One of the reasons it has taken well over a year to slow U.S. onshore crude oil production is that producers are drilling more wells in locations where they are almost sure to get the highest production. Drilling in these sweet spots maximizes the revenue they receive for their barrels, and with prices so low, more barrels is the only way to make the wells pay enough to be worth drilling in the first place.
An average horizontal well in a shale play like the Bakken or Eagle Ford reaches its peak production within about six months, and then production tails off almost as quickly as it rose. According to the U.S. Energy Information Administration’s drilling production report, an average well in the Bakken shale play has a current initial production (IP) rate (first 30 days) of around 750 barrels a day. In the Eagle Ford, the average IP for a well is around 825 barrels a day.
In 2015, Chesapeake Energy Corp. (NYSE: CHK) drilled its Burns Ranch M3H well in the Eagle Ford shale and the IP rate on the well was 3,152 barrels of light crude, nearly four times the average for a well in the region. As impressive as that might be, it’s not even one of the top 10 wells ever drilled based on IP rates, and it’s barely half the rate of the biggest “monster” well ever.

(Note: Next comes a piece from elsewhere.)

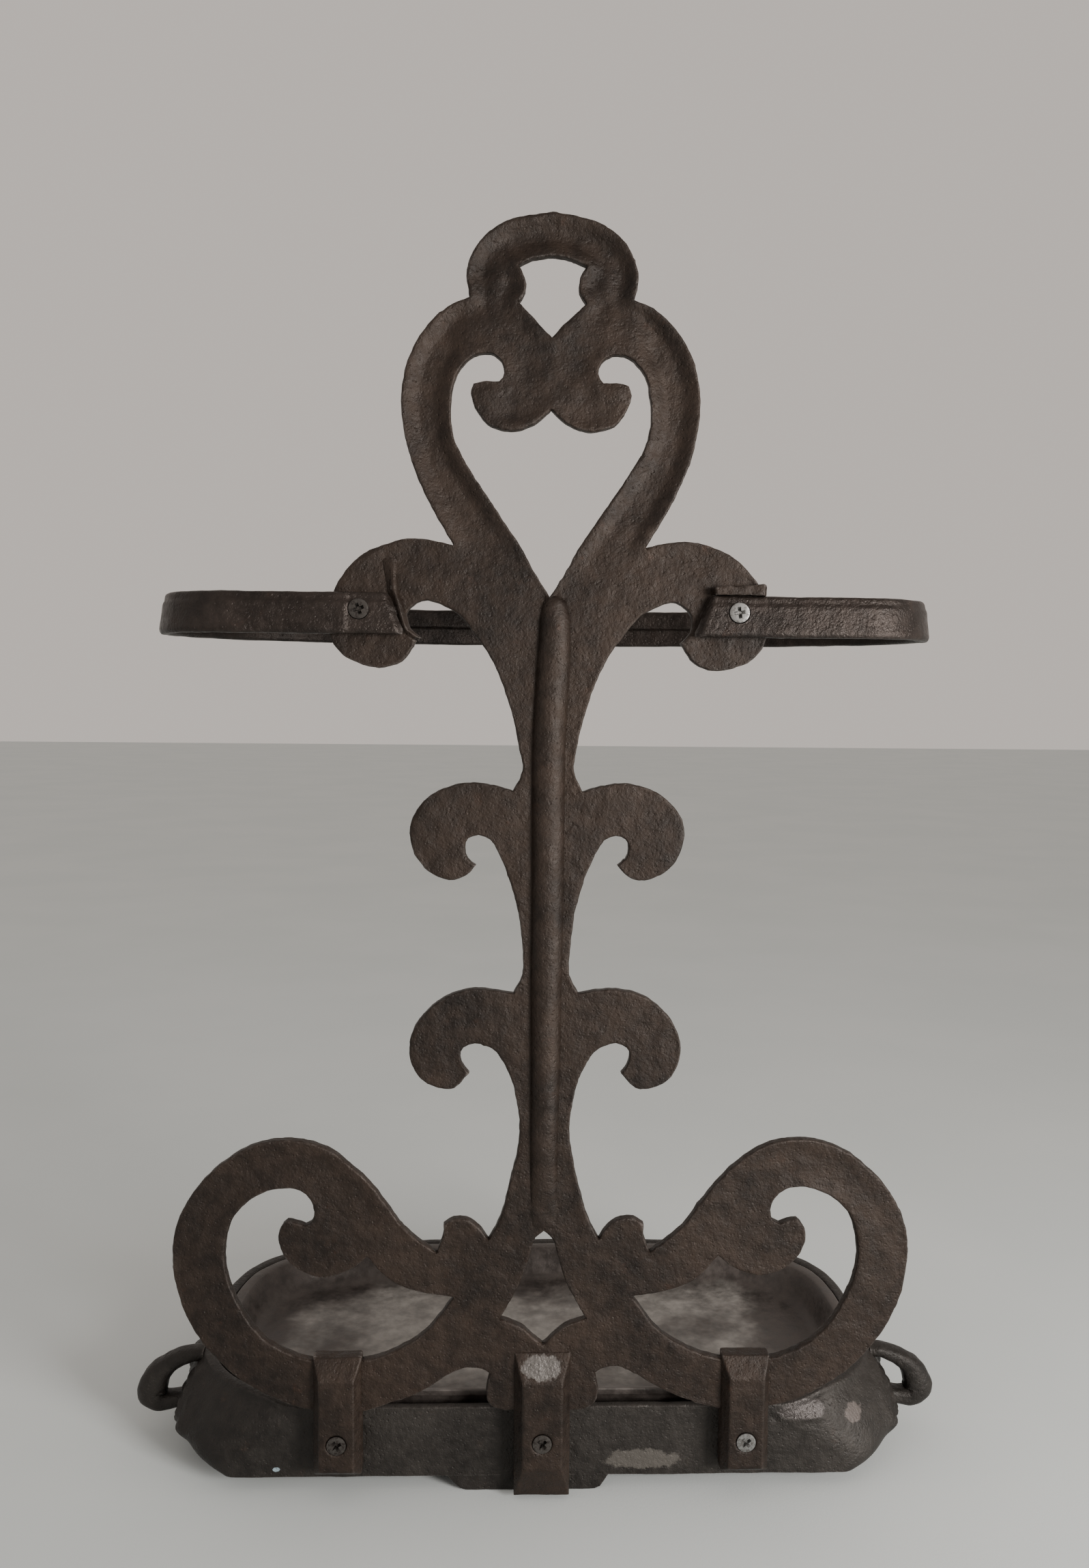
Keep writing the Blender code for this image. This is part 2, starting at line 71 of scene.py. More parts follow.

BHP Billiton Ltd.’s (NYSE: BHP) Butler B 5H well drilled in 2014 in the Eagle Ford shale had an IP rate of 6,379 barrels a day, the biggest monster well ever. Chesapeake’s Thurman Horn 406H well drilled in 2012 in the Anadarko Basin had an IP rate of 5,427 barrels a day and is the second-largest monster well ever.
According to Rystad Energy
, the second-largest monster well of 2015 was EOG Resources Inc.’s (NYSE: EOG) Riverview 102-32H well in the Bakken shale, which tallied an IP rate of 2,804 barrels a day. Concho Resources Inc. (NYSE: CXO) drilled the third-most productive monster well of last year in the Permian Delaware Basin’s Wolfcamp shale. The W State 1204H well posted an IP rate of 2,579 barrels a day.
Besides bragging rights, why does this matter? Here’s Rystad Energy’s comment:
Last year also gave us some of the most economic shale wells ever drilled in the US. Outstanding wells have breakeven oil prices as low as [$]20-25 [per barrel]. Among the nominees in the class for the most profitable wells at current low oil prices, is private player Blackbrush Oil and Gas’ Yanta et Al Unit 5H well in Eagle Ford Shale, Karnes County, producing 2,470 barrels of 45° mix of light and condensate with 4,600 metric tons of sand at a total cost of [$]7.86 [million]. Also nominated is EOG Resources’ State Galileo 6H well producing 2,133 barrels per day of 45° light oil in Bone Spring shale, Loving County, Permian Delaware County, with 3,430 metric tons of sand at a total cost of [$]5.44 [million].
According to the EIA, the average spot price for a barrel of benchmark West Texas Intermediate (WTI) in 2015 was $48.67. In 30 days the Blackbrush well produced 74,100 barrels of oil that were worth about $3.6 million at a well cost of $7.86 million. Figuring that the production cost was $25 a barrel, profit on that well came in at around $1.75 million for that first month. Drilling costs on this well would be amortized in less than six months, about the time a typical fracked shale well hits its peak production. Everything after that is profit, less production costs.